Dans son article « Le travail (presque) gratuit des sœurs »Donne Chiesa Mondo évoque de manière édifiante le rôle attribué aux bonnes sœurs, qui ressemblent plus à des femmes de ménage corvéables à merci, plutôt qu'à des religieuses. Elles servent dans les maisons des évêques ou des cardinaux, où elles accomplissent des rôles de « domestiques » — et bien sûr, sans horaires de travail réglementé, à la différence du monde laïc.

« Nous avons le sentiment que les femmes ne peuvent exister dans la communauté que tant qu'elles sont là pour résoudre les problèmes des hommes, qui sont, eux, les véritables protagonistes. Uniquement les hommes, expliquent encore les religieuses dans leur manifeste. Que ce soit au sein des oratoires paroissiaux, des mouvements ecclésiastiques ou des écoles théologiques, le modèle que l'on propose aux femmes est invariablement celui d'une » béquille « pour supporter une figure masculine, prêtre, enseignant, ou mari. »

Outre ce sentiment d'être reléguées à des rôles de second plan par les organisations religieuses, elles veulent être reconnues à la juste valeur de leurs talents et de leur engagement spirituel et religieux. « La foi d'une femme, ou son adhésion à n'importe quelle vocation qu'elle choisit d'embrasser, est toujours considérée comme étant inférieure, de moindre qualité que celles des hommes » regrettent-elles.

Jésus féministe

Il est vrai que le milieu religieux est fréquemment catégorisé comme étant particulièrement patriarcal. La femme est souvent représentée par les ecclésiastiques comme une tentatrice... initiatrice qu'elle est du péché originel !

Et pourtant, nos nonnes féministes s'appuient justement sur la Bible pour défendre l'égalité des sexes, en citant un passage pour montrer que non, la religion catholique n'est pas forcément l'apanage du patriarcat : « Toutefois, dans le Seigneur, la femme n'est point sans l'homme, ni l'homme sans la femme.
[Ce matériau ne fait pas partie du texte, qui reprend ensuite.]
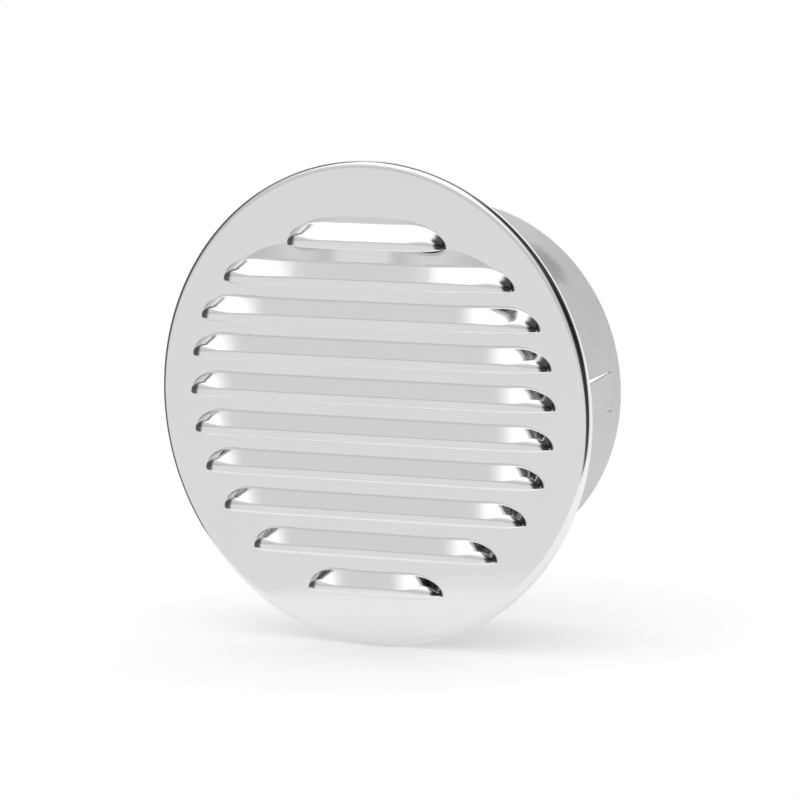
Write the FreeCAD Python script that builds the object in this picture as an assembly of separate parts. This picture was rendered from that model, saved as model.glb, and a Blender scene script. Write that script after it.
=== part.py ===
import FreeCAD, Part
import math
import os

from FreeCAD import Vector

# Round vent cover for a 100 mm hole or duct: a pressed louvred plate, an insect screen behind it
# and a drawn collar, clamped together by the plate's rolled rim.
# Millimetres. +Z is up and the front faces -Y. The origin is on the axis, in the plane of the wall
# that the rim's back touches.

# Cover plate
plate_d = 130.0            # across the rolled rim
plate_t = 0.8              # sheet thickness
rim_depth = 3.5            # from the face to the wall, twice the rim's outer radius
lip_angle = 25.0           # how far the rim is rolled past its half turn, in degrees
lip_land = 2.2             # flat of the rolled edge that presses on the collar's flange
rim_steps = 4              # chords that the rim's half turn is drawn with

# Louvres
louvre_count = 10
louvre_pitch = 10.3
top_slit_z = 42.5
tip_circle_r = 55.3        # the tips of the slits lie on this circle
tip_circle_z = 1.2         # height of that circle's centre
crown_trims = (12.8, 1.8)  # the upper louvres stop short of it, to keep their crowns off the rim
crease_r = 2.8             # bend off the face; radii are those of the sheet's outside
slope_angle = 49.0         # slope from the crease to the lip, in degrees from the face
slope_out = 3.9            # how far the straight slope carries the lip out
edge_r = 0.8               # bend from the slope to the lip
lip_face = 1.1             # upright flat of the lip
curl_r = 1.2               # curl that turns the lip's edge under
curl_angle = 50.0
lip_drop = 0.7             # lip's edge below the slit
dome_len = 8.0             # length over which a rounded end rises to its full height
reach_len = 16.0           # length over which it comes out to its full reach

# Insect screen
screen_t = 0.5
screen_gap = 7.2           # opening between two ribs
screen_pitch = 10.0

# Collar
collar_d = 98.0            # outside, for a hole of 100
collar_t = 0.6
collar_len = 46.2          # from the wall plane to the rear edge
flange_play = 0.15         # radial play of the flange and the screen in the rim
root_r = 1.6               # bend between flange and collar, on the inside of the sheet
root_steps = 2             # chords that the bend is drawn with

# Spring tongues lanced out of the collar
tongue_count = 4
tongue_hinge = 5.3         # hinge line, from the collar's rear edge
tongue_len = 22.0
tongue_hinge_w = 10.2
tongue_tip_w = 7.6
tongue_out = 3.2           # how far the free end springs out
lance_gap = 0.3            # width of the lanced cut

face_y = -rim_depth
face_back_y = face_y + plate_t
screen_back_y = face_back_y + screen_t
flange_back_y = screen_back_y + collar_t
plate_r = plate_d / 2
collar_r = collar_d / 2
rim_r = rim_depth / 2


def turned(points):
    """Revolve a closed profile, given as its corners, about the Y axis."""
    face = Part.Face(Part.makePolygon(points + points[:1]))
    return face.revolve(Vector(0, 0, 0), Vector(0, 1, 0), 360)


def at(r, y):
    return Vector(r, y, 0)


def bend(centre, radius, start, stop, steps):
    """Points of a bend, turned in equal steps; 0 degrees is towards the wall, 90 outwards."""
    turns = [math.radians(start + (stop - start) * n / steps) for n in range(steps + 1)]
    return [centre + radius * at(math.sin(t), math.cos(t)) for t in turns]


def rim_side(radius):
    """One side of the sheet through the rolled rim, from the lip's foot round to the face."""
    centre = at(plate_r - rim_r, face_y + rim_r)
    past = bend(centre, radius, -lip_angle, 0, 1)[0]
    land_y = flange_back_y + radius - (rim_r - plate_t)
    foot = at(past.x - (past.y - land_y) / math.tan(math.radians(lip_angle)), land_y)
    return [foot, past] + bend(centre, radius, 0, 180, rim_steps)


def plate_blank():
    """The disc with its edge rolled back through a half turn and pressed onto the flange."""
    outside = rim_side(rim_r)
    inside = rim_side(rim_r - plate_t)
    land_r = inside[0].x - lip_land
    return turned([at(land_r, outside[0].y)] + outside + [at(0, face_y), at(0, face_back_y)]
                  + inside[::-1] + [at(land_r, inside[0].y)])


def louvre_half_length(row):
    z = top_slit_z - row * louvre_pitch
    half = math.sqrt(tip_circle_r ** 2 - (z - tip_circle_z) ** 2)
    if row < len(crown_trims):
        half -= crown_trims[row]
    return half


def section_corners(depth):
    """Corners (out, up) of a louvre's section from the plane it leaves, at a depth in the sheet.

    It leaves the face in a soft bend, slopes out, turns upright at the lip and curls under.
    """
    corners = [(0, 0)]

    def arc(radius, start, stop, steps):
        out, up = corners[-1]
        side = math.copysign(radius, stop - start)
        a = math.radians(start)
        for n in range(1, steps + 1):
            b = math.radians(start + (stop - start) * n / steps)
            corners.append((out + side * (math.cos(a) - math.cos(b)),
                            up - side * (math.sin(b) - math.sin(a))))

    arc(crease_r + depth, 0, slope_angle, 2)
    out, up = corners[-1]
    corners.append((out + slope_out, up - slope_out / math.tan(math.radians(slope_angle))))
    if depth < edge_r:
        arc(edge_r - depth, slope_angle, 0, 1)
    out, up = corners[-1]
    corners.append((out, up - lip_face))
    arc(curl_r - depth, 0, -curl_angle, 1)
    return corners


outer_section = section_corners(0)
# The form that hollows a louvre runs on past the lip, so that the slit is open below it.
last_out, last_up = section_corners(plate_t)[-1]
curl = math.radians(curl_angle)
hollow_section = section_corners(plate_t) + [(last_out - 2 * plate_t * math.sin(curl),
                                              last_up - 2 * plate_t * math.cos(curl))]
louvre_h = -outer_section[-1][1] - lip_drop

# Distances from the tip at which an end's section is drawn, the last where it is complete.
end_stations = [0.03, 1.2, 4.0, dome_len, reach_len]


def section_wire(x, profile, height, reach):
    """One cross-section of a louvre, its height and reach given as parts of the full ones."""
    corners = [Vector(x, -out * reach, (louvre_h + up) * height) for out, up in profile]
    return Part.makePolygon(corners + [Vector(x, 0, corners[-1].z), corners[0]])


def hood(half_length, profile):
    """Solid between a louvre's surface and the plane y = 0 behind it, with its slit at z = 0."""
    left = []
    right = []
    for s in end_stations:
        height = math.sqrt(1 - (1 - min(s / dome_len, 1)) ** 2)
        reach = (1 - (1 - s / reach_len) ** 2) ** 0.4
        left.append(section_wire(s - half_length, profile, height, reach))
        right.append(section_wire(half_length - s, profile, height, reach))
    return Part.makeLoft(left + right[::-1], True, True)


def below_slit():
    """The flat of the plate under a slit, which the louvre's hollow leaves whole."""
    return Part.makeBox(plate_d, 2 * plate_t, louvre_h, Vector(-plate_r, 0, -louvre_h))


def cover_plate():
    plate = plate_blank()
    hoods = []
    hollows = []
    for row in range(louvre_count):
        half = louvre_half_length(row)
        place = Vector(0, face_y, top_slit_z - row * louvre_pitch)
        outer = hood(half, outer_section)
        outer.translate(place)
        hoods.append(outer)
        inner = hood(half - plate_t, hollow_section)
        inner.translate(Vector(0, plate_t, 0))
        inner = inner.cut(below_slit())
        inner.translate(place)
        hollows.append(inner)
    return plate.multiFuse(hoods).cut(hollows)


def insect_screen():
    """The woven net as one flat wall with a grid of gaps, over the collar's mouth."""
    screen = Part.makeCylinder(clamped_r, screen_t, Vector(0, face_back_y, 0), Vector(0, 1, 0))
    reach = collar_r - root_r - screen_gap / math.sqrt(2)
    steps = int(reach / screen_pitch)
    gaps = []
    for i in range(-steps, steps + 1):
        for k in range(-steps, steps + 1):
            x = i * screen_pitch
            z = k * screen_pitch
            if math.hypot(x, z) <= reach:
                corner = Vector(x - screen_gap / 2, face_back_y, z - screen_gap / 2)
                gaps.append(Part.makeBox(screen_gap, screen_t, screen_gap, corner))
    return screen.cut(gaps)


def collar_blank():
    """Drawn collar: a flat flange, a rounded root and a plain cylinder."""
    centre = at(collar_r + root_r, flange_back_y + root_r)
    outside = bend(centre, root_r, 180, 270, root_steps)
    inside = bend(centre, root_r + collar_t, 180, 270, root_steps)
    return turned([at(clamped_r, screen_back_y), at(clamped_r, flange_back_y)] + outside
                  + [at(collar_r, collar_len), at(collar_r - collar_t, collar_len)] + inside[::-1])


def tongue_prism(margin):
    """Tongue's outline at 3 o'clock, run through the wall, with the lanced cut as its margin."""
    hinge_y = collar_len - tongue_hinge
    tip_y = hinge_y - tongue_len - margin
    half_hinge = tongue_hinge_w / 2 + margin
    half_tip = tongue_tip_w / 2 + margin
    x = collar_r - 3 * collar_t
    outline = Part.makePolygon([Vector(x, hinge_y, -half_hinge), Vector(x, hinge_y, half_hinge),
                                Vector(x, tip_y, half_tip), Vector(x, tip_y, -half_tip),
                                Vector(x, hinge_y, -half_hinge)])
    return Part.Face(outline).extrude(Vector(3 * tongue_out, 0, 0))


def sprung_wall():
    """The collar's wall between the tongues' hinge line and their free ends, flared outwards."""
    hinge_y = collar_len - tongue_hinge
    tip_y = hinge_y - tongue_len
    inside_r = collar_r - collar_t
    return turned([at(collar_r, hinge_y), at(collar_r + tongue_out, tip_y),
                   at(inside_r + tongue_out, tip_y), at(inside_r, hinge_y)])


def collar():
    blank = collar_blank()
    tongue = sprung_wall().common(tongue_prism(0))
    window = tongue_prism(lance_gap)
    windows = []
    tongues = []
    for n in range(tongue_count):
        turn = n * 360 / tongue_count
        for shape, group in ((window, windows), (tongue, tongues)):
            placed = shape.copy()
            placed.rotate(Vector(0, 0, 0), Vector(0, 1, 0), turn)
            group.append(placed)
    return blank.cut(windows).multiFuse(tongues)


# The screen and the collar's flange reach out to the foot of the rim's slope.
clamped_r = rim_side(rim_r - plate_t)[0].x - flange_play

os.makedirs("parts", exist_ok=True)
for name, shape in (("cover_plate", cover_plate()), ("insect_screen", insect_screen()),
                    ("collar", collar())):
    shape = shape.removeSplitter()
    shape.exportStep(f"parts/{name}.step")
    print(name, shape.isValid(), len(shape.Solids), round(shape.Volume, 1), shape.BoundBox)
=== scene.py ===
import math
from collections import Counter
import bpy
from mathutils import Matrix, Vector


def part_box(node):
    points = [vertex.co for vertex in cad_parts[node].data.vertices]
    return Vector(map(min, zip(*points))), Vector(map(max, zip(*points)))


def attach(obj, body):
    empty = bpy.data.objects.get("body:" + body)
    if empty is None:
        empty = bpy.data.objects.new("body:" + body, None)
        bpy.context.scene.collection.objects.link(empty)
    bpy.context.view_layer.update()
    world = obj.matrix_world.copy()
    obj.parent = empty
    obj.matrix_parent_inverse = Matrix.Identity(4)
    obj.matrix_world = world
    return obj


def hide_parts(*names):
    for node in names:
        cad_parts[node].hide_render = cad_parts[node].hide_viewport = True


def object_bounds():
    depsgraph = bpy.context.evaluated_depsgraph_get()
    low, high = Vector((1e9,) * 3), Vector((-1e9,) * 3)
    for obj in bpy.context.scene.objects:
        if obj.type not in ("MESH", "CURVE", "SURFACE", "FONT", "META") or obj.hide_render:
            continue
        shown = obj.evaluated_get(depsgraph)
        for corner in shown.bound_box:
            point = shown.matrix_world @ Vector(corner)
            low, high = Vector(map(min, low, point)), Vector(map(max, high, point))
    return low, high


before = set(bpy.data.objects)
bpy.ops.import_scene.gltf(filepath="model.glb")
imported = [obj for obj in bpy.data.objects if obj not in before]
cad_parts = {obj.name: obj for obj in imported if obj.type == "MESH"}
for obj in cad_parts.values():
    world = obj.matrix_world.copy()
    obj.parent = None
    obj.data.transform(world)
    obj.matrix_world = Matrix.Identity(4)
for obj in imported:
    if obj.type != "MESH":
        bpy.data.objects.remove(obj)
cad_lowest, cad_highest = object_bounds()

# Collar. Drawn in one piece from zinc-coated sheet steel, 0.6 mm: a flat flange that the cover
# plate's rolled rim clamps, a small root bend and a plain cylinder that goes into the hole. Four
# spring tongues are lanced out of its wall and bent outwards to grip.
MM = 0.001
collar_low, collar_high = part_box("collar")
flange_r = collar_high.x
collar_rear_y = collar_high.y
collar_r = 49.0 * MM             # outside, for a hole of 100
collar_t = 0.6 * MM
flange_back_y = collar_low.y + collar_t
flange_middle_r = 56.0 * MM      # a ring in the flange's flat
root_r = 1.6 * MM                # bend between flange and cylinder
root_steps = 8
root_margin = 0.3 * MM           # flats beside the bend, which keep its shading narrow
rear_margin = 0.2 * MM           # the same at the rear edge
ring_steps = 320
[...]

Car, de même que la femme a été tirée de l'homme, de même l'homme existe par la femme, et tout vient de Dieu.… (Corinthiens 11:11) »

Selon elles, le sexisme dont peuvent faire preuve certains membres de l'Église est même la marque « d'une profonde infidélité à la parole de l'Évangile, à la voie montrée par Jésus sur la manière de traiter les femmes, à la force de Marie, et à l'importance de la figure de Marie-Madeleine. » En clair, le traitement équitable des deux sexes est aussi inscrit dans la Bible, pour ceux qui veulent bien le voir...

Publié par Donne per la Chiesa sur mercredi 14 février 2018


Mais dans leur manifeste, les nonnes ne s'arrêtent pas là et font valoir plusieurs revendications : « Nous demandons à ce que les vocations et les recherches des femmes de l'Église soient prises en considération [...], à ce que soit reconnue la possibilité pour une femme de pouvoir s'approcher un peu plus du cœur de la vie ecclésiastique, et d'accorder de la valeur au désir sincère d'une femme de vouloir prendre part à un rôle ministériel plus actif, y compris au sein de la structure sacramentelle ». Ce dernier point constituerait une révolution de taille, puisque l'ordination de femmes est totalement exclue par l'Église catholique romaine...

« En tant que femmes, nous ne voulons pas nous substituer aux hommes, mais nous pouvons inventer de nouvelles manières d'agir qui pourraient enrichir l’Église, » déclarent néanmoins les nonnes.

En attendant que l'Église ne se décide à réformer le rôle des femmes dans ses cercles (ce qui risque de ne pas être pour tout de suite tant cela soulève de nombreuses questions d'ordre théologique), il n'en demeure pas moins qu'il existe, certainement, des moyens d'améliorer les conditions des femmes en son sein. Notamment cesser de considérer les bonnes sœurs comme des bonnes... à tout faire.